→ **Records supplied**:
+++

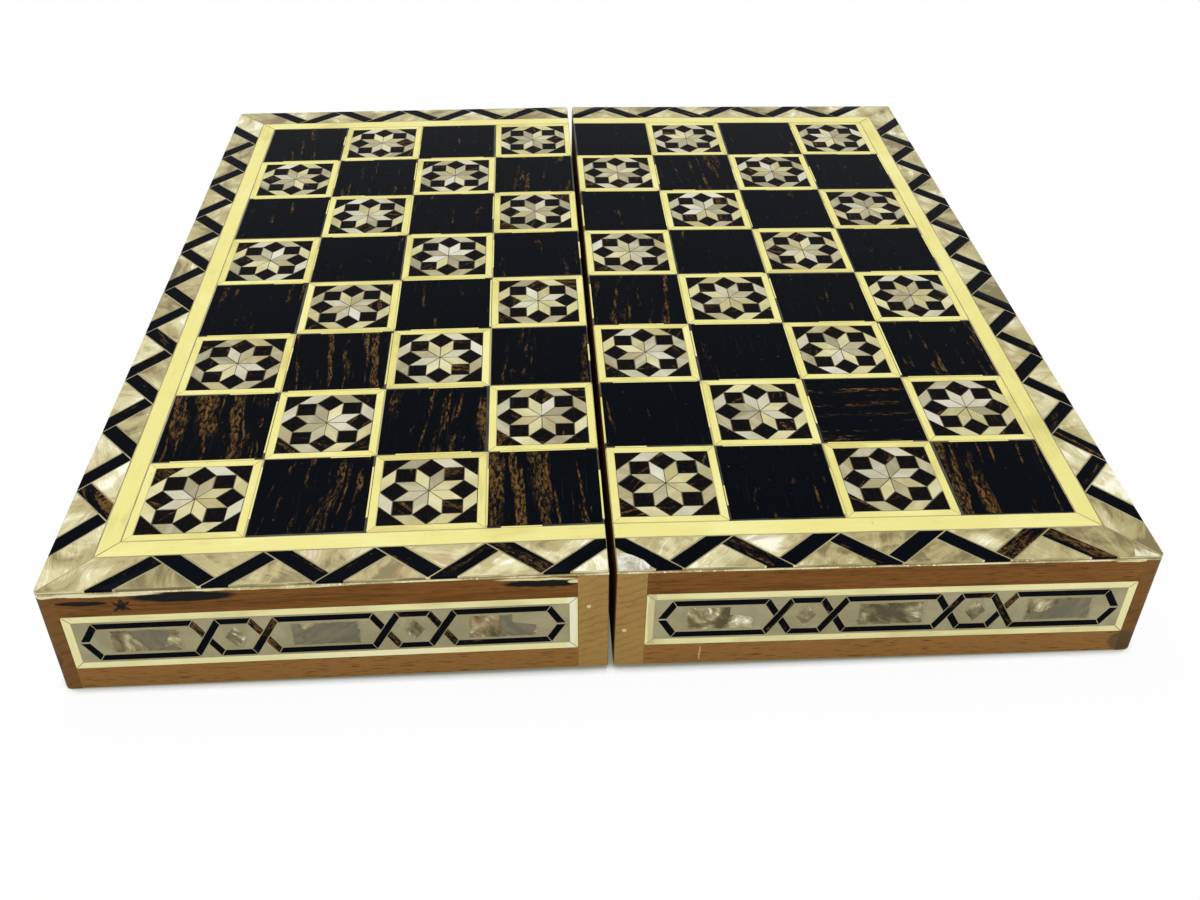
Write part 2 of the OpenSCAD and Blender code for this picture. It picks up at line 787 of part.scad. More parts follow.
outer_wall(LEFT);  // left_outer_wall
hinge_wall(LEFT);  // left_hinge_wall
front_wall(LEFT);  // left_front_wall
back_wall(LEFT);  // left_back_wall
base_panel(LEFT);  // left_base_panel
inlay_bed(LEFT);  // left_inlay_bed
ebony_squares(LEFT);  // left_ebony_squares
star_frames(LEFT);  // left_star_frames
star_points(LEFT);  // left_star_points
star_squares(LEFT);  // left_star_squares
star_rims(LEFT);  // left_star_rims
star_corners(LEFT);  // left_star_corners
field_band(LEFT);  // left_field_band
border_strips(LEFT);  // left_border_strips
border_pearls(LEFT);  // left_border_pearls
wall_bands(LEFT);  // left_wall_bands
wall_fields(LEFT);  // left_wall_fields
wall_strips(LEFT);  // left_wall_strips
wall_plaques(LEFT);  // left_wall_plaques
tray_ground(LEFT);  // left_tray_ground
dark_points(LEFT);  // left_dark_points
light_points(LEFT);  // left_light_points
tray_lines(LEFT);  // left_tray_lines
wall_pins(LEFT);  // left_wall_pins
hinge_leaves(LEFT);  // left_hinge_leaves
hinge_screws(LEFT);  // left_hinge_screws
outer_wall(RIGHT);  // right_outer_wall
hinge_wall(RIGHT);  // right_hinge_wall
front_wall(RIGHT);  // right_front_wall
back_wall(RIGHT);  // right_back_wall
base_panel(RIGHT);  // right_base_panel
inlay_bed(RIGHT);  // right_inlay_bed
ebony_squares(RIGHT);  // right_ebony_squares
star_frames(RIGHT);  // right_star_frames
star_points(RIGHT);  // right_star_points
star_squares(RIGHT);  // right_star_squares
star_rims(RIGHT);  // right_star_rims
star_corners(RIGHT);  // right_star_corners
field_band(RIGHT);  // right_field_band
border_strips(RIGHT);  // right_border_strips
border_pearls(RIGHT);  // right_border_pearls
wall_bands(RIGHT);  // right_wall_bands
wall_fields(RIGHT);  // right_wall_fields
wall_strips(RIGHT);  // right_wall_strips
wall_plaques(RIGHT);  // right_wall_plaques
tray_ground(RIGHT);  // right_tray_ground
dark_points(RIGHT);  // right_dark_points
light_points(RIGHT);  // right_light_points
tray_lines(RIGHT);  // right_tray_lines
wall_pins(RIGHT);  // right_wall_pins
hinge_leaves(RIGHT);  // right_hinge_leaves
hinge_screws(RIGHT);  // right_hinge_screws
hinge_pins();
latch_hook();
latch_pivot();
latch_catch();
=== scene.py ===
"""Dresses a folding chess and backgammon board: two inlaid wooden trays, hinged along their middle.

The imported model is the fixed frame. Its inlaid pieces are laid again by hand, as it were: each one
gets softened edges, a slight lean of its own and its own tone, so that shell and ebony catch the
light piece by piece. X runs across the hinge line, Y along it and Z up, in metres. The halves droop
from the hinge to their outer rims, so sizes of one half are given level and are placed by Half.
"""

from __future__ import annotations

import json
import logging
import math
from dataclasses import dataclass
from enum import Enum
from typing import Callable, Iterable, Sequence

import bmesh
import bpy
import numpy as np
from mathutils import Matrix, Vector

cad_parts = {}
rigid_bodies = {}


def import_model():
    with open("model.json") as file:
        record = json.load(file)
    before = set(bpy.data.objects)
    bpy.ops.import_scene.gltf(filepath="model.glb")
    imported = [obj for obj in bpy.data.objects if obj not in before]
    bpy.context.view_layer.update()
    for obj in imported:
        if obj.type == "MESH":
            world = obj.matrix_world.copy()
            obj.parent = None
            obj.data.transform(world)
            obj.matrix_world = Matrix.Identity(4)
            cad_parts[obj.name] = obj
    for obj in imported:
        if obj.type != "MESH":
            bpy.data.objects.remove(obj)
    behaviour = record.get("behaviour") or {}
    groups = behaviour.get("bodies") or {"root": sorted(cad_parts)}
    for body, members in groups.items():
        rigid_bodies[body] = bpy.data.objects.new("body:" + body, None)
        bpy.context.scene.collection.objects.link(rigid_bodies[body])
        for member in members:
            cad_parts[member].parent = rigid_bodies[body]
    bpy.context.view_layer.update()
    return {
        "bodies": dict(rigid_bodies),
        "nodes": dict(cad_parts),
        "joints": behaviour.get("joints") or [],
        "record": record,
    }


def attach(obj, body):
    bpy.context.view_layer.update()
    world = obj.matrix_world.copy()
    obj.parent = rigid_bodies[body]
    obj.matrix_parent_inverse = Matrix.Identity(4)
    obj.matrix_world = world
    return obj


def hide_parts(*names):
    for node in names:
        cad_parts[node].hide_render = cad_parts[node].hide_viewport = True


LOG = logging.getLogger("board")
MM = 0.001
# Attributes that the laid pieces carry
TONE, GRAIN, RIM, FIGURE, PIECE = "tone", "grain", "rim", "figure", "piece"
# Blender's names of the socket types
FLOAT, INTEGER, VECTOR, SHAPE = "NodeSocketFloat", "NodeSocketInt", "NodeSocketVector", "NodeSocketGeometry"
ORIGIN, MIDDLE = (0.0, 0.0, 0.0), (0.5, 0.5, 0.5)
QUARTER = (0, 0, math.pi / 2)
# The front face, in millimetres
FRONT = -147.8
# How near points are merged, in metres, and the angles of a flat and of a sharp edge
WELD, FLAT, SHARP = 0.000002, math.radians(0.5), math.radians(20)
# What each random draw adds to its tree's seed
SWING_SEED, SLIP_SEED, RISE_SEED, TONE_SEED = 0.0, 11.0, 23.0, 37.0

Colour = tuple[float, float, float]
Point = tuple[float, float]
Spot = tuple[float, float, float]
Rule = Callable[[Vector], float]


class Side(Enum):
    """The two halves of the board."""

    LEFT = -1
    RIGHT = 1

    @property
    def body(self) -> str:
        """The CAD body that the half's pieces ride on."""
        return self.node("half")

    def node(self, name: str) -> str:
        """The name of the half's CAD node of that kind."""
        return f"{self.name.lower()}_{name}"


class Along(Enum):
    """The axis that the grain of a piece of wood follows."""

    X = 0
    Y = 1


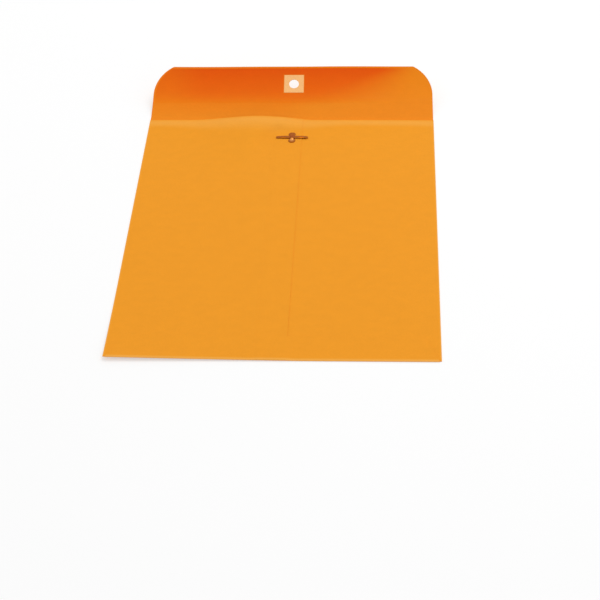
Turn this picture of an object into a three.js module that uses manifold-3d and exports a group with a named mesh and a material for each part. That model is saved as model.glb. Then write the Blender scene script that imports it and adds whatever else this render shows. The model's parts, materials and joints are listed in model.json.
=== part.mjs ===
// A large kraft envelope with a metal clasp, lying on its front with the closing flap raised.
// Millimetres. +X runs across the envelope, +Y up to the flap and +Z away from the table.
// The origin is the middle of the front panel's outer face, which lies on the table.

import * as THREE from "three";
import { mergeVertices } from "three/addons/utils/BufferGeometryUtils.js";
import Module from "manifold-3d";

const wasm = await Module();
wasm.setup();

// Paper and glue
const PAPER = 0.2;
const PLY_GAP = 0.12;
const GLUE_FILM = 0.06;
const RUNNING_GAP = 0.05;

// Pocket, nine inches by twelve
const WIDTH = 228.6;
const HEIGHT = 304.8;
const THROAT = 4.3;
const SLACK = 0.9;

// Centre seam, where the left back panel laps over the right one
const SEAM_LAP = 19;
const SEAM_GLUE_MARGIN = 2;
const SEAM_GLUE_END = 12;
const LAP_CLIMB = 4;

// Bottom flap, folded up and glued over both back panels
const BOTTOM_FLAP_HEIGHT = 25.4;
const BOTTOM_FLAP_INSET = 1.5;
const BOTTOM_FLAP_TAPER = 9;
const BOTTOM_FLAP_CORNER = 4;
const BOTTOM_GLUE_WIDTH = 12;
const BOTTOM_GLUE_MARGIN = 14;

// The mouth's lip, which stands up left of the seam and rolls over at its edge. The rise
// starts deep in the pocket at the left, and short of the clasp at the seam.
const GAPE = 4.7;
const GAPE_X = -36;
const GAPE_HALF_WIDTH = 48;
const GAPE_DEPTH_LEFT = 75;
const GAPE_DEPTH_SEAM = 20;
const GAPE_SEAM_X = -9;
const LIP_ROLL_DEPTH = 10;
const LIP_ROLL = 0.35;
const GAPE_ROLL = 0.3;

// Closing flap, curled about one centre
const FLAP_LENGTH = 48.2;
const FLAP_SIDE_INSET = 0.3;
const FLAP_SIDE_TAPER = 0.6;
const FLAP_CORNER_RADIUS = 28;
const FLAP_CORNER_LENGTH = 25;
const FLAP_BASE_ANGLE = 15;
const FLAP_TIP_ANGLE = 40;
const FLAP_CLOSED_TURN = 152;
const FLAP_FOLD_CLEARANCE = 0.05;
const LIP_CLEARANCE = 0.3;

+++

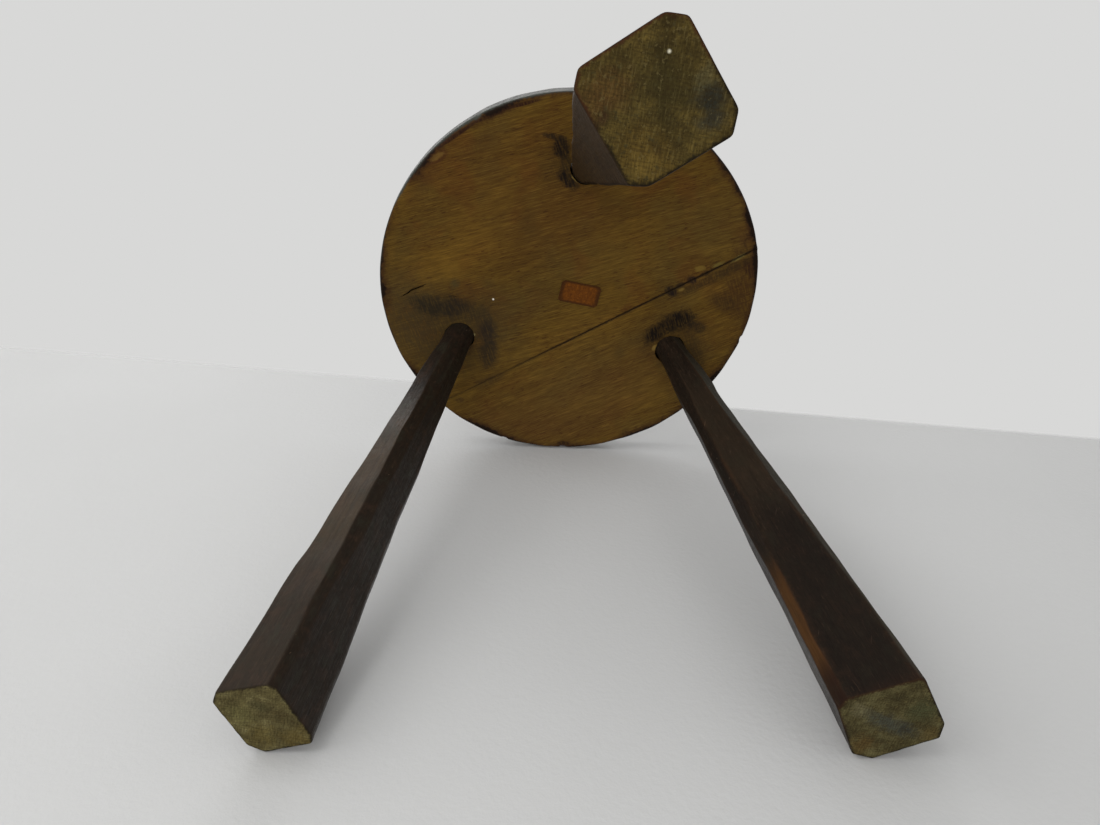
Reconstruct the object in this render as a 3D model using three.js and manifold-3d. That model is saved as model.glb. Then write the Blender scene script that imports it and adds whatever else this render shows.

+++

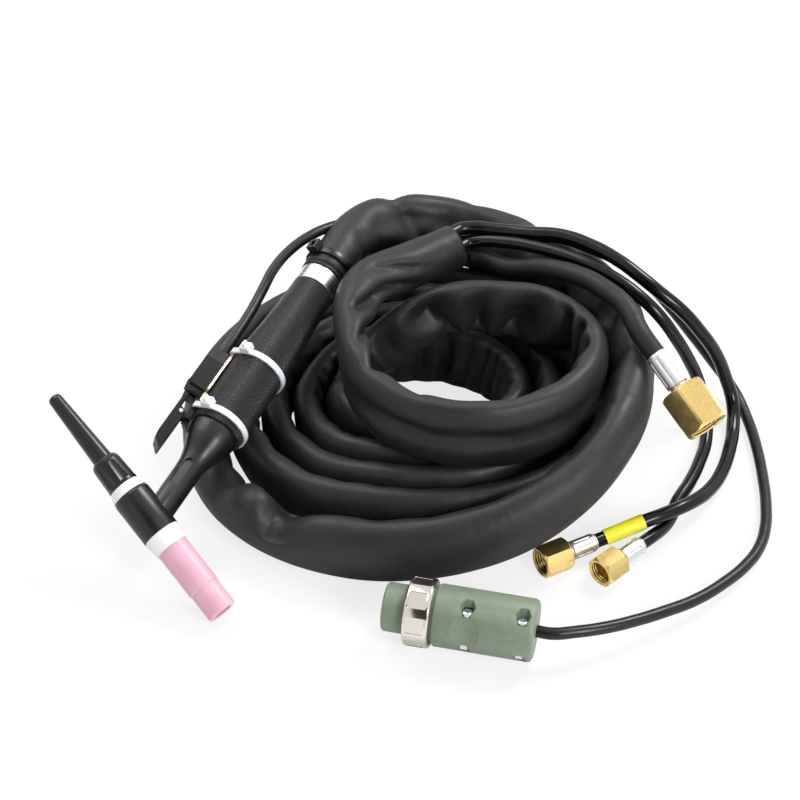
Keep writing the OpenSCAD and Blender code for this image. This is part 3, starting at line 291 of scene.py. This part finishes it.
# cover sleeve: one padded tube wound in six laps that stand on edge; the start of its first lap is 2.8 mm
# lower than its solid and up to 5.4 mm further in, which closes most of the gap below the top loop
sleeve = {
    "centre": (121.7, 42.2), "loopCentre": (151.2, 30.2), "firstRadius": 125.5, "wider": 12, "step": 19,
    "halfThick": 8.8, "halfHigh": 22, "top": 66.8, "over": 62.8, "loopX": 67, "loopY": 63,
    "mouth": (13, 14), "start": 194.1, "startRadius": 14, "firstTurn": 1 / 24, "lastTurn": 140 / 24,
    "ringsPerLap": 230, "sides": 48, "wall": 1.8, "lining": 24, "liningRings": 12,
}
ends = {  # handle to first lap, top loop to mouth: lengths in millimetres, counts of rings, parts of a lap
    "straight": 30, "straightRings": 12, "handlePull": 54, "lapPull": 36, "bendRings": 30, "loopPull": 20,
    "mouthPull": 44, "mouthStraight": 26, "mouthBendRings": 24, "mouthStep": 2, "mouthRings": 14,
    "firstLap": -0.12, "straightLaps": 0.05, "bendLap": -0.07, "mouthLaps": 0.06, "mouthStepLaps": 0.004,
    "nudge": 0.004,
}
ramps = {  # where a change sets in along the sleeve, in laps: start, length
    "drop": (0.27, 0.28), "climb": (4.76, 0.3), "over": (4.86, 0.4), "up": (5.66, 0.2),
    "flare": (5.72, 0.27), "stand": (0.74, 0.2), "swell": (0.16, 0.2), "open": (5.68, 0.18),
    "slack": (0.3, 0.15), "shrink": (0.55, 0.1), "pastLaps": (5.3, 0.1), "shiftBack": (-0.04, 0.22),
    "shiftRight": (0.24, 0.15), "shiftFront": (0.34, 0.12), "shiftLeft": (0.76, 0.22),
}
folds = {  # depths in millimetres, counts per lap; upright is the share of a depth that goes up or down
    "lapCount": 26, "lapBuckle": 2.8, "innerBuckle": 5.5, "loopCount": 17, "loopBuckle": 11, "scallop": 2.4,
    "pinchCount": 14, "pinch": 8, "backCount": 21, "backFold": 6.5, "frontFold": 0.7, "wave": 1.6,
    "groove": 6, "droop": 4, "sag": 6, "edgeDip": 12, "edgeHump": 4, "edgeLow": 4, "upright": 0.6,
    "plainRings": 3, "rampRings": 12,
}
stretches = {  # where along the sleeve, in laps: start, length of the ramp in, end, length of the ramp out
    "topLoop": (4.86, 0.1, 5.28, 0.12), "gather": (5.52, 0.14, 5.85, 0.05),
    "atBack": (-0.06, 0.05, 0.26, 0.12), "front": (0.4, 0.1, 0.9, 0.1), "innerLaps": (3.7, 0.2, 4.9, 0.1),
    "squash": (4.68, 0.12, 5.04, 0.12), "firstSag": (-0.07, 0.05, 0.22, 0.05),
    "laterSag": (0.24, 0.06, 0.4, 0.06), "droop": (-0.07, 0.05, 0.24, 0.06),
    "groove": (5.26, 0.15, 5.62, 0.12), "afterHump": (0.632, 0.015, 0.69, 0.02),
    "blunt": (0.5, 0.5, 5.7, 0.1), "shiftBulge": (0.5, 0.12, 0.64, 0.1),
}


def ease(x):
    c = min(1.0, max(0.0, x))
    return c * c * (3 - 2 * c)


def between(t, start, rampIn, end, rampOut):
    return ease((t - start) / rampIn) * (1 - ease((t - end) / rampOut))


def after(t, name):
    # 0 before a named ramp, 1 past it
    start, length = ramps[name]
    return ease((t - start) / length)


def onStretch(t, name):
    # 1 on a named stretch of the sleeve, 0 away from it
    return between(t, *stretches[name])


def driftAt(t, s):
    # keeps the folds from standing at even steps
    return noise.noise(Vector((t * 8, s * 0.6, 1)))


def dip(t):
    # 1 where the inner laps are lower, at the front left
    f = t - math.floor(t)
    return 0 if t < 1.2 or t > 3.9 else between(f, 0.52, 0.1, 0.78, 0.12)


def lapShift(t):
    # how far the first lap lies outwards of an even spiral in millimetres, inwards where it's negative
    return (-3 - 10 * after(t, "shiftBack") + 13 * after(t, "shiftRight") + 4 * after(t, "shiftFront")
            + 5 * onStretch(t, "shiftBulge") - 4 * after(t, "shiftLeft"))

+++

Using the entries above, give again exactly the lines from the line holding "Turn this picture" through the line holding "const LIP_CLEARANCE = 0.3;". Include both end lines and nothing else.

→ **Correct response**:
Turn this picture of an object into a three.js module that uses manifold-3d and exports a group with a named mesh and a material for each part. That model is saved as model.glb. Then write the Blender scene script that imports it and adds whatever else this render shows. The model's parts, materials and joints are listed in model.json.
=== part.mjs ===
// A large kraft envelope with a metal clasp, lying on its front with the closing flap raised.
// Millimetres. +X runs across the envelope, +Y up to the flap and +Z away from the table.
// The origin is the middle of the front panel's outer face, which lies on the table.

import * as THREE from "three";
import { mergeVertices } from "three/addons/utils/BufferGeometryUtils.js";
import Module from "manifold-3d";

const wasm = await Module();
wasm.setup();

// Paper and glue
const PAPER = 0.2;
const PLY_GAP = 0.12;
const GLUE_FILM = 0.06;
const RUNNING_GAP = 0.05;

// Pocket, nine inches by twelve
const WIDTH = 228.6;
const HEIGHT = 304.8;
const THROAT = 4.3;
const SLACK = 0.9;

// Centre seam, where the left back panel laps over the right one
const SEAM_LAP = 19;
const SEAM_GLUE_MARGIN = 2;
const SEAM_GLUE_END = 12;
const LAP_CLIMB = 4;

// Bottom flap, folded up and glued over both back panels
const BOTTOM_FLAP_HEIGHT = 25.4;
const BOTTOM_FLAP_INSET = 1.5;
const BOTTOM_FLAP_TAPER = 9;
const BOTTOM_FLAP_CORNER = 4;
const BOTTOM_GLUE_WIDTH = 12;
const BOTTOM_GLUE_MARGIN = 14;

// The mouth's lip, which stands up left of the seam and rolls over at its edge. The rise
// starts deep in the pocket at the left, and short of the clasp at the seam.
const GAPE = 4.7;
const GAPE_X = -36;
const GAPE_HALF_WIDTH = 48;
const GAPE_DEPTH_LEFT = 75;
const GAPE_DEPTH_SEAM = 20;
const GAPE_SEAM_X = -9;
const LIP_ROLL_DEPTH = 10;
const LIP_ROLL = 0.35;
const GAPE_ROLL = 0.3;

// Closing flap, curled about one centre
const FLAP_LENGTH = 48.2;
const FLAP_SIDE_INSET = 0.3;
const FLAP_SIDE_TAPER = 0.6;
const FLAP_CORNER_RADIUS = 28;
const FLAP_CORNER_LENGTH = 25;
const FLAP_BASE_ANGLE = 15;
const FLAP_TIP_ANGLE = 40;
const FLAP_CLOSED_TURN = 152;
const FLAP_FOLD_CLEARANCE = 0.05;
const LIP_CLEARANCE = 0.3;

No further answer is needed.